* BEGIN RECORDS PROVIDED *

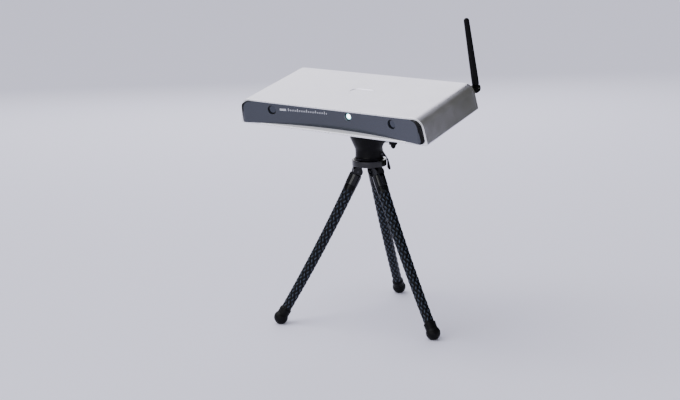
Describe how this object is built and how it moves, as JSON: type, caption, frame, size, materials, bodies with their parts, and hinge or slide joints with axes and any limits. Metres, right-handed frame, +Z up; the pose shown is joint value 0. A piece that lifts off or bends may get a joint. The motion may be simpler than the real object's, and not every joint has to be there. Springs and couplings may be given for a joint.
{
  "type": "tripod-mounted 3d scanner",
  "caption": "Flat structured-light 3D scanner with two cameras and a projector behind a concave dark panel, a hinged antenna, and a ball-head tripod with flexible legs.",
  "frame": {"origin": "on the floor, under the middle of the whole object box", "axes": "+Z up, +Y towards the back of the scanner, +X to the right as the front is seen; the scanner looks along -Y and 12.5 degrees down"},
  "size_m": [0.271, 0.2143, 0.3862],
  "materials": {
    "antenna_black": "fine moulded texture",
    "ball_black": "polished black",
    "barrel_black": "matt black anodised",
    "black_screws": "black oxide",
    "brass": "machined",
    "bright_metal": "plain milled",
    "button_black": "moulded",
    "cable_black": "jacket",
    "case_silver": "satin anodised silver",
    "circuit_board": "solder mask",
    "collar_gloss": "gloss black",
    "ferrule_black": "moulded, smooth",
    "foot_rubber": "plain",
    "head_black": "moulded, slight sheen",
    "leg_rubber": "braided relief",
    "leg_wire": "soft wire",
    "lens_glass": "coated lens",
    "pad_rubber": "ribbed",
    "panel_gloss": "glossy blue-black acrylic",
    "port_black": "moulded",
    "port_metal": "tinned shell",
    "projector_glass": "lit projector lens",
    "seat_plastic": "acetal",
    "steel": "zinc plated"
  },
  "bodies": {
    "hub": {"hub": "head_black", "hub_collar": "collar_gloss", "leg_pins": "steel"},
    "leg_1": {"leg_ferrule_1": "ferrule_black", "leg_sleeve_1": "leg_rubber", "leg_core_1": "leg_wire", "leg_foot_1": "foot_rubber"},
    "leg_2": {"leg_ferrule_2": "ferrule_black", "leg_sleeve_2": "leg_rubber", "leg_core_2": "leg_wire", "leg_foot_2": "foot_rubber"},
    "leg_3": {"leg_ferrule_3": "ferrule_black", "leg_sleeve_3": "leg_rubber", "leg_core_3": "leg_wire", "leg_foot_3": "foot_rubber"},
    "head": {"head_cup": "head_black", "ball_seat": "seat_plastic", "socket_ring": "head_black", "pan_bolt": "steel", "lever_pin": "steel"},
    "pan_lever": {"pan_lever": "head_black"},
    "lock_screw": {"lock_screw": "steel", "lock_wing": "head_black"},
    "ball": {"ball_stem": "ball_black", "mount_plate": "head_black", "plate_pad": "pad_rubber", "mount_stud": "steel"},
    "power_button": {"power_button": "button_black"},
    "blower_rotor": {"blower_rotor": "port_black"},
    "antenna_base": {"antenna_base": "antenna_black", "antenna_pin": "steel"},
    "antenna_whip": {"antenna_whip": "antenna_black"},
    "scanner": {"antenna_jack": "brass", "antenna_lead": "cable_black", "blower_housing": "port_black", "button_switch": "port_black", "camera_barrel_left": "barrel_black", "camera_barrel_right": "barrel_black", "camera_board_left": "circuit_board", "camera_board_right": "circuit_board", "camera_cables": "cable_black", "camera_lens_left": "lens_glass", "camera_lens_right": "lens_glass", "case_sleeve": "case_silver", "chassis_tray": "bright_metal", "cover_screws": "black_screws", "dc_jack": "port_black", "ethernet_jack": "port_metal", "front_panel": "panel_gloss", "heat_spreader": "bright_metal", "main_board": "circuit_board", "optics_bar": "bright_metal", "projector_barrel": "barrel_black", "projector_engine": "barrel_black", "projector_heat_sink": "bright_metal", "projector_lens": "projector_glass", "rear_cover": "case_silver", "tray_screws": "steel", "tripod_insert": "brass", "usb_port": "port_black"}
  },
  "joints": [
    {"name": "leg_splay_1", "type": "hinge", "parent": "hub", "child": "leg_1", "pos_m": [0.0166, -0.01967, 0.1935], "axis": [-0.2756, -0.9613, 0], "range_deg": [-28, 42]},
    {"name": "leg_splay_2", "type": "hinge", "parent": "hub", "child": "leg_2", "pos_m": [-0.00205, -0.00036, 0.1935], "axis": [0.9703, 0.2419, 0], "range_deg": [-28, 42]},
    {"name": "leg_splay_3", "type": "hinge", "parent": "hub", "child": "leg_3", "pos_m": [-0.00945, -0.02617, 0.1935], "axis": [-0.6947, 0.7193, 0], "range_deg": [-28, 42]},
    {"name": "head_pan", "type": "hinge", "parent": "hub", "child": "head", "pos_m": [0.0017, -0.0154, 0.209], "axis": [0, 0, 1], "continuous": true},
    {"name": "pan_lever_flip", "type": "hinge", "parent": "head", "child": "pan_lever", "pos_m": [0.01464, -0.00634, 0.2156], "axis": [0.5736, -0.8192, 0], "range_deg": [0, 60]},
    {"name": "lock_screw_turn", "type": "hinge", "parent": "head", "child": "lock_screw", "pos_m": [0.02218, -0.00106, 0.231], "axis": [0.8192, 0.5736, 0], "range_deg": [0, 360]},
    {"name": "ball_tilt", "type": "hinge", "parent": "head", "child": "ball", "pos_m": [0.0017, -0.0154, 0.241], "axis": [1, 0, 0], "range_deg": [-45, 20]},
    {"name": "scanner_swivel", "type": "hinge", "parent": "ball", "child": "scanner", "pos_m": [0.00245, -0.02161, 0.26901], "axis": [0.0262, -0.2164, 0.976], "continuous": true},
    {"name": "antenna_swivel", "type": "hinge", "parent": "scanner", "child": "antenna_base", "pos_m": [0.12465, 0.03713, 0.29976], "axis": [0, 0.9763, 0.2164], "continuous": true},
    {"name": "antenna_tilt", "type": "hinge", "parent": "antenna_base", "child": "antenna_whip", "pos_m": [0.12465, 0.03713, 0.29976], "axis": [-0.999, 0.0094, -0.0426], "range_deg": [0, 90]},
    {"name": "power_button_press", "type": "slide", "parent": "scanner", "child": "power_button", "axis": [0, -0.9763, -0.2164], "range_m": [0, 0.001], "stiffness_N_per_m": 400, "springref_m": -0.0005},
    {"name": "blower_spin", "type": "hinge", "parent": "scanner", "child": "blower_rotor", "pos_m": [0.08403, -0.02299, 0.27061], "axis": [0.0262, -0.2164, 0.976], "continuous": true}
  ]
}
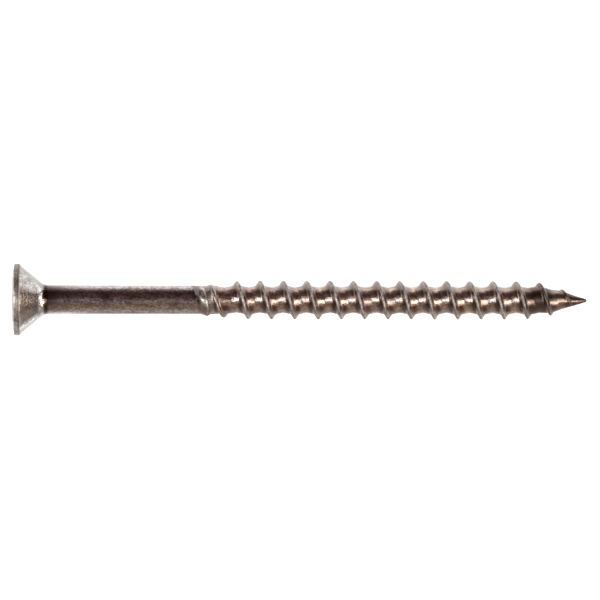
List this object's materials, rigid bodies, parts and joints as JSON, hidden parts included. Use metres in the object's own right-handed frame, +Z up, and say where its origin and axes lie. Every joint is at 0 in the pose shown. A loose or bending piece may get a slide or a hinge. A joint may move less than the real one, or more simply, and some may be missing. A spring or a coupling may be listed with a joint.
{
  "type": "deck screw",
  "caption": "Flat-head steel wood screw with a square drive recess, a plain shank, a coarse right-hand thread and a gimlet point.",
  "frame": {"origin": "middle of the footprint of the screw as it lies, on the surface that it lies on", "axes": "+X from the head towards the point, in line with the screw seen from above; +Z up. The screw lies on the rim of its head and on two crests near the point, so its own axis falls 1.9 degrees towards the point."},
  "size_m": [0.0636, 0.008, 0.0079],
  "materials": {
    "steel": "plain drawn and rolled steel with a warm brown cast, bright on the head and the thread and duller on the shank"
  },
  "bodies": {
    "root": {"screw": "steel"}
  },
  "joints": []
}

* END RECORDS PROVIDED *

_WORK TO BE COMPLETED:_
Nothing should be changed: write out all of the data as is.

_THE RESULT:_
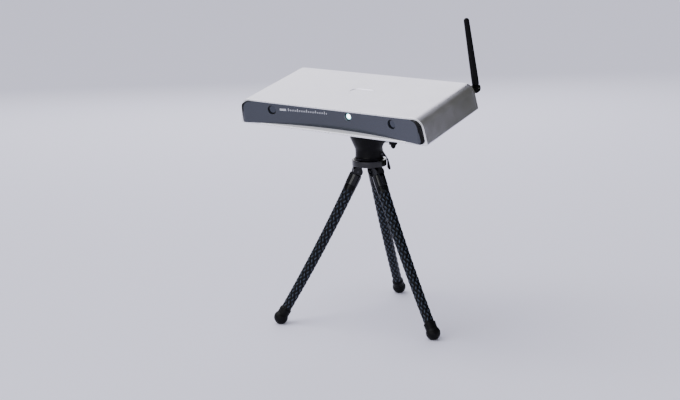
Describe how this object is built and how it moves, as JSON: type, caption, frame, size, materials, bodies with their parts, and hinge or slide joints with axes and any limits. Metres, right-handed frame, +Z up; the pose shown is joint value 0. A piece that lifts off or bends may get a joint. The motion may be simpler than the real object's, and not every joint has to be there. Springs and couplings may be given for a joint.
{
  "type": "tripod-mounted 3d scanner",
  "caption": "Flat structured-light 3D scanner with two cameras and a projector behind a concave dark panel, a hinged antenna, and a ball-head tripod with flexible legs.",
  "frame": {"origin": "on the floor, under the middle of the whole object box", "axes": "+Z up, +Y towards the back of the scanner, +X to the right as the front is seen; the scanner looks along -Y and 12.5 degrees down"},
  "size_m": [0.271, 0.2143, 0.3862],
  "materials": {
    "antenna_black": "fine moulded texture",
    "ball_black": "polished black",
    "barrel_black": "matt black anodised",
    "black_screws": "black oxide",
    "brass": "machined",
    "bright_metal": "plain milled",
    "button_black": "moulded",
    "cable_black": "jacket",
    "case_silver": "satin anodised silver",
    "circuit_board": "solder mask",
    "collar_gloss": "gloss black",
    "ferrule_black": "moulded, smooth",
    "foot_rubber": "plain",
    "head_black": "moulded, slight sheen",
    "leg_rubber": "braided relief",
    "leg_wire": "soft wire",
    "lens_glass": "coated lens",
    "pad_rubber": "ribbed",
    "panel_gloss": "glossy blue-black acrylic",
    "port_black": "moulded",
    "port_metal": "tinned shell",
    "projector_glass": "lit projector lens",
    "seat_plastic": "acetal",
    "steel": "zinc plated"
  },
  "bodies": {
    "hub": {"hub": "head_black", "hub_collar": "collar_gloss", "leg_pins": "steel"},
    "leg_1": {"leg_ferrule_1": "ferrule_black", "leg_sleeve_1": "leg_rubber", "leg_core_1": "leg_wire", "leg_foot_1": "foot_rubber"},
    "leg_2": {"leg_ferrule_2": "ferrule_black", "leg_sleeve_2": "leg_rubber", "leg_core_2": "leg_wire", "leg_foot_2": "foot_rubber"},
    "leg_3": {"leg_ferrule_3": "ferrule_black", "leg_sleeve_3": "leg_rubber", "leg_core_3": "leg_wire", "leg_foot_3": "foot_rubber"},
    "head": {"head_cup": "head_black", "ball_seat": "seat_plastic", "socket_ring": "head_black", "pan_bolt": "steel", "lever_pin": "steel"},
    "pan_lever": {"pan_lever": "head_black"},
    "lock_screw": {"lock_screw": "steel", "lock_wing": "head_black"},
    "ball": {"ball_stem": "ball_black", "mount_plate": "head_black", "plate_pad": "pad_rubber", "mount_stud": "steel"},
    "power_button": {"power_button": "button_black"},
    "blower_rotor": {"blower_rotor": "port_black"},
    "antenna_base": {"antenna_base": "antenna_black", "antenna_pin": "steel"},
    "antenna_whip": {"antenna_whip": "antenna_black"},
    "scanner": {"antenna_jack": "brass", "antenna_lead": "cable_black", "blower_housing": "port_black", "button_switch": "port_black", "camera_barrel_left": "barrel_black", "camera_barrel_right": "barrel_black", "camera_board_left": "circuit_board", "camera_board_right": "circuit_board", "camera_cables": "cable_black", "camera_lens_left": "lens_glass", "camera_lens_right": "lens_glass", "case_sleeve": "case_silver", "chassis_tray": "bright_metal", "cover_screws": "black_screws", "dc_jack": "port_black", "ethernet_jack": "port_metal", "front_panel": "panel_gloss", "heat_spreader": "bright_metal", "main_board": "circuit_board", "optics_bar": "bright_metal", "projector_barrel": "barrel_black", "projector_engine": "barrel_black", "projector_heat_sink": "bright_metal", "projector_lens": "projector_glass", "rear_cover": "case_silver", "tray_screws": "steel", "tripod_insert": "brass", "usb_port": "port_black"}
  },
  "joints": [
    {"name": "leg_splay_1", "type": "hinge", "parent": "hub", "child": "leg_1", "pos_m": [0.0166, -0.01967, 0.1935], "axis": [-0.2756, -0.9613, 0], "range_deg": [-28, 42]},
    {"name": "leg_splay_2", "type": "hinge", "parent": "hub", "child": "leg_2", "pos_m": [-0.00205, -0.00036, 0.1935], "axis": [0.9703, 0.2419, 0], "range_deg": [-28, 42]},
    {"name": "leg_splay_3", "type": "hinge", "parent": "hub", "child": "leg_3", "pos_m": [-0.00945, -0.02617, 0.1935], "axis": [-0.6947, 0.7193, 0], "range_deg": [-28, 42]},
    {"name": "head_pan", "type": "hinge", "parent": "hub", "child": "head", "pos_m": [0.0017, -0.0154, 0.209], "axis": [0, 0, 1], "continuous": true},
    {"name": "pan_lever_flip", "type": "hinge", "parent": "head", "child": "pan_lever", "pos_m": [0.01464, -0.00634, 0.2156], "axis": [0.5736, -0.8192, 0], "range_deg": [0, 60]},
    {"name": "lock_screw_turn", "type": "hinge", "parent": "head", "child": "lock_screw", "pos_m": [0.02218, -0.00106, 0.231], "axis": [0.8192, 0.5736, 0], "range_deg": [0, 360]},
    {"name": "ball_tilt", "type": "hinge", "parent": "head", "child": "ball", "pos_m": [0.0017, -0.0154, 0.241], "axis": [1, 0, 0], "range_deg": [-45, 20]},
    {"name": "scanner_swivel", "type": "hinge", "parent": "ball", "child": "scanner", "pos_m": [0.00245, -0.02161, 0.26901], "axis": [0.0262, -0.2164, 0.976], "continuous": true},
    {"name": "antenna_swivel", "type": "hinge", "parent": "scanner", "child": "antenna_base", "pos_m": [0.12465, 0.03713, 0.29976], "axis": [0, 0.9763, 0.2164], "continuous": true},
    {"name": "antenna_tilt", "type": "hinge", "parent": "antenna_base", "child": "antenna_whip", "pos_m": [0.12465, 0.03713, 0.29976], "axis": [-0.999, 0.0094, -0.0426], "range_deg": [0, 90]},
    {"name": "power_button_press", "type": "slide", "parent": "scanner", "child": "power_button", "axis": [0, -0.9763, -0.2164], "range_m": [0, 0.001], "stiffness_N_per_m": 400, "springref_m": -0.0005},
    {"name": "blower_spin", "type": "hinge", "parent": "scanner", "child": "blower_rotor", "pos_m": [0.08403, -0.02299, 0.27061], "axis": [0.0262, -0.2164, 0.976], "continuous": true}
  ]
}
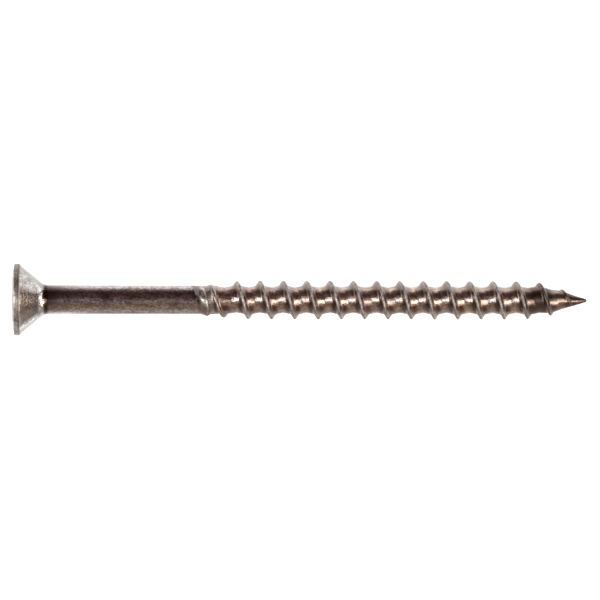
List this object's materials, rigid bodies, parts and joints as JSON, hidden parts included. Use metres in the object's own right-handed frame, +Z up, and say where its origin and axes lie. Every joint is at 0 in the pose shown. A loose or bending piece may get a slide or a hinge. A joint may move less than the real one, or more simply, and some may be missing. A spring or a coupling may be listed with a joint.
{
  "type": "deck screw",
  "caption": "Flat-head steel wood screw with a square drive recess, a plain shank, a coarse right-hand thread and a gimlet point.",
  "frame": {"origin": "middle of the footprint of the screw as it lies, on the surface that it lies on", "axes": "+X from the head towards the point, in line with the screw seen from above; +Z up. The screw lies on the rim of its head and on two crests near the point, so its own axis falls 1.9 degrees towards the point."},
  "size_m": [0.0636, 0.008, 0.0079],
  "materials": {
    "steel": "plain drawn and rolled steel with a warm brown cast, bright on the head and the thread and duller on the shank"
  },
  "bodies": {
    "root": {"screw": "steel"}
  },
  "joints": []
}